EXERCISE BRIEF →
Print the lines beginning with the one that contains "hide_parts(node_name)" and ending with the one that contains "declare(border, area=skin_w *", exactly, both included, and no other lines.

● ● ● ●

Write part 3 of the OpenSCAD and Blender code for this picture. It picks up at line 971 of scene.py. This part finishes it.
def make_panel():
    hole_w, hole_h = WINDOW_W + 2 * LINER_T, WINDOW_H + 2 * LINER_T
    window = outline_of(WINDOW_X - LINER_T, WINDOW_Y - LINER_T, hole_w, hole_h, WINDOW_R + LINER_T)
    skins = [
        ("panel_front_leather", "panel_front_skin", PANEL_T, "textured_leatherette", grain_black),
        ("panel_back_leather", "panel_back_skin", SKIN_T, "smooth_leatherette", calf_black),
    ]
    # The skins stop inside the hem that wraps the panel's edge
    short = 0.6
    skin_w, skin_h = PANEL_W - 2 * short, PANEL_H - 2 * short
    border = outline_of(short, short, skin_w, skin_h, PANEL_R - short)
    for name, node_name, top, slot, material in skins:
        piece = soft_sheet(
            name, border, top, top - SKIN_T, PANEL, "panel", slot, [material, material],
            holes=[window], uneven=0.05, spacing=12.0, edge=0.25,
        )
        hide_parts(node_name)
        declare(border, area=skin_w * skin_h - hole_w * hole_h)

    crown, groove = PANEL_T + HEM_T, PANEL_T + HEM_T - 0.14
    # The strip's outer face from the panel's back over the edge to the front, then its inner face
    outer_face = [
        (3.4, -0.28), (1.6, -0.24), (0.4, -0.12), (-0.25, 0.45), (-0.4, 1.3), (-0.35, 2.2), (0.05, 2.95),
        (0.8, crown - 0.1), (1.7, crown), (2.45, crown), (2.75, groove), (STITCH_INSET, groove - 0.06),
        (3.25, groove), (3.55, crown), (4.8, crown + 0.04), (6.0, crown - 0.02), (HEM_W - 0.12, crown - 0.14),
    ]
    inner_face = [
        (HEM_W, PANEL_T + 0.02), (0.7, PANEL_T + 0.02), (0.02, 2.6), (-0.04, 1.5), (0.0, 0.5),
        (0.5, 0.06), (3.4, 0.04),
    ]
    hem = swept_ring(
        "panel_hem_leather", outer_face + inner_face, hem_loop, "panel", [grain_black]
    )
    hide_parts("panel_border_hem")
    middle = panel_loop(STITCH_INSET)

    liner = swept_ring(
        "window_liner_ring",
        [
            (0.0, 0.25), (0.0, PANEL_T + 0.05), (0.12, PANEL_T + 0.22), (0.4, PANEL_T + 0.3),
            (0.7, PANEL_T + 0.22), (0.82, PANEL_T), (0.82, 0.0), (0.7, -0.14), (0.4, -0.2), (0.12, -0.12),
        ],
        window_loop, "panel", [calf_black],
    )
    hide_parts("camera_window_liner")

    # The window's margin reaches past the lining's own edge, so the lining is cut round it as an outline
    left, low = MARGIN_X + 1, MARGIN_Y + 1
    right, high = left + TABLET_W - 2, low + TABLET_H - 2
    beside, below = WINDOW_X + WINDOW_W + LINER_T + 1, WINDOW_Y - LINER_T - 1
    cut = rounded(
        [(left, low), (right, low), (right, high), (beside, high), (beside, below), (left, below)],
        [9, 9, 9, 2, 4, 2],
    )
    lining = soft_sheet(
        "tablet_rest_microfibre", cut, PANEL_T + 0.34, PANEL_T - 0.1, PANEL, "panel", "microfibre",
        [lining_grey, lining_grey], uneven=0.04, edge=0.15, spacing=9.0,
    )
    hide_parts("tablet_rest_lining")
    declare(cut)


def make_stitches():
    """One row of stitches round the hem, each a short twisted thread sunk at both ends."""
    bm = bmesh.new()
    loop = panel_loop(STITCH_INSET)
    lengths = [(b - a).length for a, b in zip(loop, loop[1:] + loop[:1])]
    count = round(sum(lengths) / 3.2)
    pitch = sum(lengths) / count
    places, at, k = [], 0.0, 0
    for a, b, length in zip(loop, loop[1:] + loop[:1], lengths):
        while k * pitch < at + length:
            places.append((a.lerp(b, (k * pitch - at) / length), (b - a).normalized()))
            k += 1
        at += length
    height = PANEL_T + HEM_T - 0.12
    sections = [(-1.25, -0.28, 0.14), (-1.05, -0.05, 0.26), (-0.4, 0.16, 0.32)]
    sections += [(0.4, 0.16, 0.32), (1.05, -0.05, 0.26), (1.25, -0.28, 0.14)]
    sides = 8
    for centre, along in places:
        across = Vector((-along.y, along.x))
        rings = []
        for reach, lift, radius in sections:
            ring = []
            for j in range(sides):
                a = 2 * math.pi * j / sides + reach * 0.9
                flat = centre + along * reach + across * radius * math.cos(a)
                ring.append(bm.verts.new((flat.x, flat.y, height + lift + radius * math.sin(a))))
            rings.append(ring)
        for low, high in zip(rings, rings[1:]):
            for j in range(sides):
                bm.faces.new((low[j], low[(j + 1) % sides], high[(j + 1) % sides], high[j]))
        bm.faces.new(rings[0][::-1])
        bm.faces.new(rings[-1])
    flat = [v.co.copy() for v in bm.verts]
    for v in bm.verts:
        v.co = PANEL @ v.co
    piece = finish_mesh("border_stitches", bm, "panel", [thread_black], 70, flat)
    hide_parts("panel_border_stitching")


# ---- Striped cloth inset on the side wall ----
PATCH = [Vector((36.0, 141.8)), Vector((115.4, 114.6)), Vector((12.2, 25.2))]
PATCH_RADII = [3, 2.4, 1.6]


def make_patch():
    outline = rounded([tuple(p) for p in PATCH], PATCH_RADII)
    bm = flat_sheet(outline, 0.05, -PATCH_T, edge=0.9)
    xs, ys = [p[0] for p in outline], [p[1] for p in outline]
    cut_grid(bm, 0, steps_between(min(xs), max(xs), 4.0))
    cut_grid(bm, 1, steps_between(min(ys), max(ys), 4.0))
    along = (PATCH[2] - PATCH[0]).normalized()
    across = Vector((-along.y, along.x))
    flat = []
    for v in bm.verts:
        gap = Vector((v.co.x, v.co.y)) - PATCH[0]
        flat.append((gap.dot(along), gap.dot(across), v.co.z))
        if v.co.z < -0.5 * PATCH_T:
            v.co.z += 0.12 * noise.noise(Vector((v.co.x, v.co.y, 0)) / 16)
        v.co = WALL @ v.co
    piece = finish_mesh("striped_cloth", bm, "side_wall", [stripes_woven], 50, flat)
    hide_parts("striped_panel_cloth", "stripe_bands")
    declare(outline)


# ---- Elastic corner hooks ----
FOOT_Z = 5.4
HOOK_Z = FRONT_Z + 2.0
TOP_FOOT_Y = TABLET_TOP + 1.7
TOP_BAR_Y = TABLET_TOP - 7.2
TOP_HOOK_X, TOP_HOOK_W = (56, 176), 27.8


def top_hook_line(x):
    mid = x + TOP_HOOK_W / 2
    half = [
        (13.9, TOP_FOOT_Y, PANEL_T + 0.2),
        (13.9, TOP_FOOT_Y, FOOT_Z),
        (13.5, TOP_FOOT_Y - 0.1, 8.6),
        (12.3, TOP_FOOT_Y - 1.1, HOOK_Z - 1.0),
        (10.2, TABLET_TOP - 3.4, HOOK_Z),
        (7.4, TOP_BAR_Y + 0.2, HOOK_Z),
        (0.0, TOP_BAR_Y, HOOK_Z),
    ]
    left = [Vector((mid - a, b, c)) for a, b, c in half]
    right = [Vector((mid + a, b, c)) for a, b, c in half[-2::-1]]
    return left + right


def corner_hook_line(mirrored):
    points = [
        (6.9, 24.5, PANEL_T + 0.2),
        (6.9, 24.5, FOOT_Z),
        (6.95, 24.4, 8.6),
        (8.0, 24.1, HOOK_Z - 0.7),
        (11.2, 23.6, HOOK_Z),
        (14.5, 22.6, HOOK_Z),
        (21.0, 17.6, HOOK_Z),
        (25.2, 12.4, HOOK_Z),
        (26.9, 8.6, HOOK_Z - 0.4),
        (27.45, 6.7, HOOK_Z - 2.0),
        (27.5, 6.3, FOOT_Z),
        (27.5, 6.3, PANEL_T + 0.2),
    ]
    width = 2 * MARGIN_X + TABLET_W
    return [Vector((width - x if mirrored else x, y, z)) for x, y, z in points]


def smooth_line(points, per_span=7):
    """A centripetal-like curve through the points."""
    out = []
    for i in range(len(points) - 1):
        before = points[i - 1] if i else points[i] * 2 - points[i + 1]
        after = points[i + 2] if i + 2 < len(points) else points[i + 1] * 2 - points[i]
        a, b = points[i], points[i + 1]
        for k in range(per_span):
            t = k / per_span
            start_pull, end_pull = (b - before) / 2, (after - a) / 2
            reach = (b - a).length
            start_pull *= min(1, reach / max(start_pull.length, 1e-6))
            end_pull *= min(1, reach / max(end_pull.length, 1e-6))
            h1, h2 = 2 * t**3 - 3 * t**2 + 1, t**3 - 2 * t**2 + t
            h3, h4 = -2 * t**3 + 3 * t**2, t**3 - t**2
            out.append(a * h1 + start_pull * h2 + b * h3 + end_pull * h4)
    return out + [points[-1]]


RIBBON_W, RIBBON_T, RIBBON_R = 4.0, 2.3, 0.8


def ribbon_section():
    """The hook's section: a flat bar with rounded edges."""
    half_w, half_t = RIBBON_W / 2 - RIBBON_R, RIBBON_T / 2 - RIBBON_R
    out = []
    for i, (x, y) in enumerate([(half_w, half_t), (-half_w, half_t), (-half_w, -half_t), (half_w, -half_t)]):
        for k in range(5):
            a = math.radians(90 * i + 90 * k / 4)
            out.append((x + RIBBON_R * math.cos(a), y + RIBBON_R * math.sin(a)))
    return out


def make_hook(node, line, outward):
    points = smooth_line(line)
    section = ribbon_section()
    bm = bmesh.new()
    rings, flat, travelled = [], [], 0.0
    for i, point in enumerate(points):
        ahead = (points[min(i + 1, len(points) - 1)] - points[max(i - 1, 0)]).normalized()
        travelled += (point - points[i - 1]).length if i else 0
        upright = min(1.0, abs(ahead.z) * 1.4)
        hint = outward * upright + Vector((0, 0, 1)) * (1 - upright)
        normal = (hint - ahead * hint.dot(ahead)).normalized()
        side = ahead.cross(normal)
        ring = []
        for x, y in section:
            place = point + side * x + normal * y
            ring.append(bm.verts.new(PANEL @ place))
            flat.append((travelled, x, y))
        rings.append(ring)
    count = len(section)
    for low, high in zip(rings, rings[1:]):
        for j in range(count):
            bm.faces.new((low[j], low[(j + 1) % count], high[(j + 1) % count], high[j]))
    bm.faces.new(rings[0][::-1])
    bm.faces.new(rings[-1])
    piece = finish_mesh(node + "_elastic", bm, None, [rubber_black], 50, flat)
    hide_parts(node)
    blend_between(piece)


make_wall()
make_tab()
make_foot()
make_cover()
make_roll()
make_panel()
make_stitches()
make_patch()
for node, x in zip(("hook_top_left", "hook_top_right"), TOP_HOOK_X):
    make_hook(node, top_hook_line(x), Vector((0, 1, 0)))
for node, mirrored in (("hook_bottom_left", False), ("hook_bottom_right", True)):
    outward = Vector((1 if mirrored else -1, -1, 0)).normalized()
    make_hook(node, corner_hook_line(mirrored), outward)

● ● ● ●

REPLY →
        hide_parts(node_name)
        declare(border, area=skin_w * skin_h - hole_w * hole_h)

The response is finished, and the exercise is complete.